Obviously, I shrink. That's it. I can't attack with it, can't call any helpers, can't even make anyone else smaller. Just shrink to the size of tiny cracks in walls to get to treasure chests. Thank Nova that this only appeared in one game.
3) Melting Ice Cube aka Ice/Burn (Kirby 64)
This was by far the worst combo in Kirby 64. With both Ice and Fire abilities being used to combo with other abilities, it was only logical that that the Ice/Fire combo would exist as well. What did we get?
STEAM! Yes, I manage to freeze myself into an ice cube, only to immediately thaw out. It had an incredibly short range, and it could only damage while I was thawing out. It was also the rarest combo in the game, with absolutely no purpose whatsoever. In fact, the only plausible area to try this ability out on was that pit with all of those helicopter blob things that exploded upon contact. Why they became Ice enemies in this game were beyond me.
2) Light (Kirby's Adventure)
Speaking of abilities that only appeared in one game, here's Light. If this sounds familiar to the Light bulb move earlier in this list, it is. It was only found in two levels in Kirby's Adventure, making it my equivalent of the Kuribo Shoe. The only thing it did? Light up a dark room to see the hidden door easier. Oh, and it's a one-time use ability as well, putting it in the same league as Crash, Paint and Cook.
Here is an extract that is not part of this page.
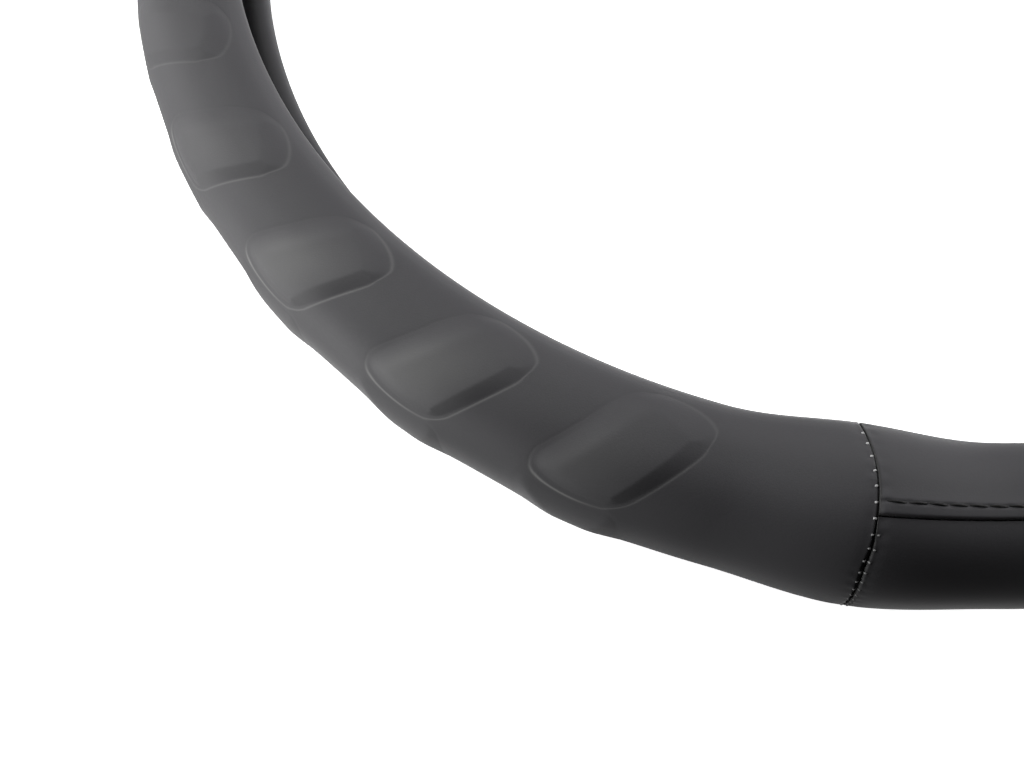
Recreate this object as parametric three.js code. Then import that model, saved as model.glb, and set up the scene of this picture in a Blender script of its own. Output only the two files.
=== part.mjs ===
// Slip-on steering wheel cover: a soft ring of C section that is open towards the wheel's hub.
// Millimetres, +Z up. The ring lies on its back with its front face up, six o'clock towards -Y, and
// the origin on the ground at the ring's centre.
//
// A place on the ring is given by two angles in degrees. The ring angle runs round the wheel axis
// from +X. The station runs round the section: 0 is the outer side, 90 the front face, 180 the inner
// side and -90 the back. Depth is measured inwards from the outer surface, along its normal.
import * as THREE from 'three';

// Ring and section
const OUTER_RADIUS = 190;
const SECTION_WIDTH = 30.4;
const SECTION_HEIGHT = 38;
const SECTION_POWER = 2.25;
const SECTION_TILT = -9.6;
const FOOT_CUT = 0.4;
const TOP = 90;
const LEFT = 180;
const BOTTOM = 270;

// Layers, from the outside in
const LEATHER = 1.2;
const FOAM = 1.6;
const RUBBER = 2.2;
const FIT_GAP = 0.35;

// Lips on both sides of the mouth, and the leather turned in round them
const FRONT_LIP = 149.6;
const BACK_LIP = -170;
const LIP_NOSE = 2.5;
const HEM_WIDTH = 6.5;
const SHOULDER_WIDTH = 10;

// Panels: a bottom and a top panel between two grip panels
const SHORT_PANEL_SPAN = 42.66;
const SEAM_RISE = 1.65;
const SEAM_RISE_SWING = 0.35;
const SEAM_RISE_REACH = 8.5;
const SEAM_ROW_SHARES = [0.3, 0.6];

// Lengthways seam of the bottom and top panels, with the front strip's folded edge along it
const STRIP_SEAM_MIDDLE = 84;
const STRIP_SEAM_DROP = 9;
const STRIP_EDGE_RISE = 0.3;
const STRIP_FOLD_RISE = 0.8;
const STRIP_FOLD_STATIONS = 2;
const FRONT_STRIP_FLAT = 10;
const BACK_STRIP_FLAT = 12;

// Grip pads: each has a pad on the front face and a bump beside it on the outer side
const PAD_COUNT = 10;
const PAD_PITCH = 12;
const PAD_HALF_WIDTH = 3.9;
const PAD_SLOPE = 0.8;
const PAD_HEIGHT = 1.1;
const PAD_SLANT = 0.066;
const PAD_CENTRE = 72;
const PAD_INNER_END = 122;
const PAD_OUTER_END = 24;
const PAD_END_SLOPE = 8;
const PAD_INNER_TAPER = 0.5;
const PAD_OUTER_TAPER = 0.8;
const PAD_END_ROUNDING = 0.9;
const BUMP_HEIGHT = 1.2;
const BUMP_BACK_END = -36;
const BUMP_TAPER = 0.5;

// Facets
const HIDDEN_STEPS = 7;
const NOSE_STEPS = 4;
const INNER_NOSE_STEPS = 2;
const BACK_ROW_SHARES = [0.35, 0.65];
const SIDE_ROW_SHARES = [0, 0.2, 0.4, 0.6, 0.8];
const FRONT_ROW_SHARES = [0, 1 / 3, 2 / 3, 1];
const GRIP_FOAM_STEPS = 24;
const SHORT_PANEL_STEPS = 8;
const RING_STEPS = 64;
const FOAM_CLEAR_STATIONS = 4;

const FOAM_DEPTH = LEATHER + FIT_GAP;
const RUBBER_DEPTH = FOAM_DEPTH + FOAM + FIT_GAP;
const LINER_DEPTH = RUBBER_DEPTH + RUBBER;
const HEM_DEPTH = LINER_DEPTH + FIT_GAP + LEATHER;
const LINE_RADIUS = OUTER_RADIUS - SECTION_WIDTH / 2;
const HALF_SHORT = SHORT_PANEL_SPAN / 2;
const HALF_GRIP = LEFT - TOP - HALF_SHORT;
const SECTION_CENTRE = new THREE.Vector2();
const FOOT_SEARCH = 45;
const FOOT_HALVINGS = 30;
const { degToRad, radToDeg, lerp, clamp } = THREE.MathUtils;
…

1) Copy (Kirby Super Star)
Okay, what the hell was HAL smoking? I can already copy enemy abilities, thereby immediately causing its very conception to be one hell of a redundancy. It was just another damn excuse to give me a helper with my exact same power, not to mention the key to 100% completion in "Milky Way Wishes." It's found at the end of the level on a star that's in the middle of the galaxy. Fortunately for Kirby Super Star Ultra, it made the ??? level easier to spot. I found it by chance in the original game.
Like Light, it was ALSO a one-time use ability, except if I used the Copy beam on a normal enemy.
Lame, fairly useless, and redundant. The Holy Trinity of Kirby Crap.
That's it for my Contractually Obligated entry! Let's hope "The Man" gets back here soon.